Five Facts for Investors to Consider
1. The U.S. economy: Strong (at first glance) The latest GDP data showed that the U.S. economy grew at a 2.9% real (inflation-adjusted) pace through the final quarter of 2022. The headline number implies strength, but digging into the details reveals less favorable dynamics. Three components caught our attention: 1) inventories, which continued to build as goods demand weakened, contributing about half of the growth reported; 2) consumption, which came in solid but slower than expected; and 3) capital expenditures, which appear to be cooling despite firm spending on tech.Â
2. The bond market: A record start. Bloomberg’s Global Bond Index has surged over 3% in 2023, the best start to a year in over two decades. The prospect of the end of the global tightening cycle is prompting borrowers to seek opportunities to raise financing and making investors ready to take on debt. Global issuance of investment- and speculative-grade government and corporate bonds across currencies reached $600 billion through Jan. 18, the biggest tally for the period.

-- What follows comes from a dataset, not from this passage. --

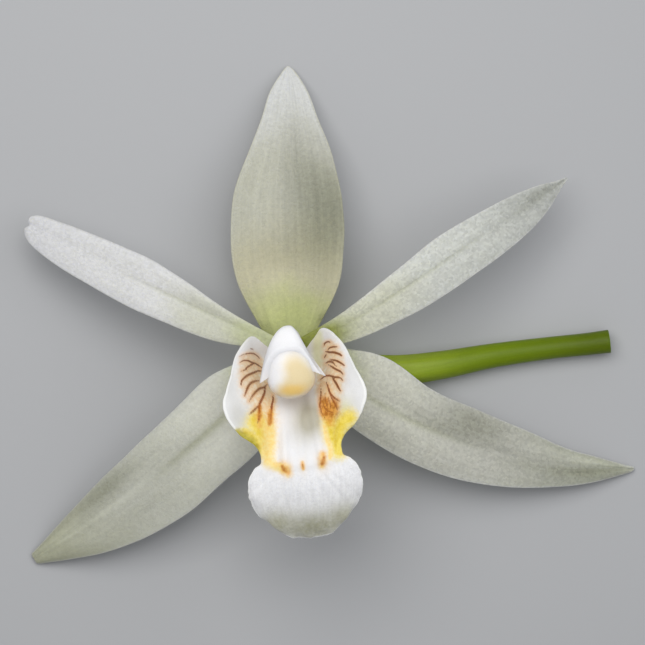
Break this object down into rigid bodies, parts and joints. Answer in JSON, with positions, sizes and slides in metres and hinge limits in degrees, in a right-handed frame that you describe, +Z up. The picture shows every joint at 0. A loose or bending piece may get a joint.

3. European equities: First inflows in nearly a year. While the sum of inflows was only $200 million three weeks ago, it’s a significant turnaround from near-record outflows just one year ago. The catalyst: The worst-case economic scenario for the region seems to have faded over the past few months. A warmer-than-feared winter has left natural gas supplies near 75% of storage capacity, relative to the nearly 55% typically seen at this time of the season. Looking ahead, investors may look at the still wide valuation discounts, brighter economic growth prospects and a peaking dollar as reasons to keep adding to ex-U.S. exposure.
4. Corporate layoffs: The list is growing, yet the stocks are among the best performers this year. The latest tally of layoffs reveal that the companies are persistently contained within tech, finance and real estate – the most interest-rate-sensitive sectors…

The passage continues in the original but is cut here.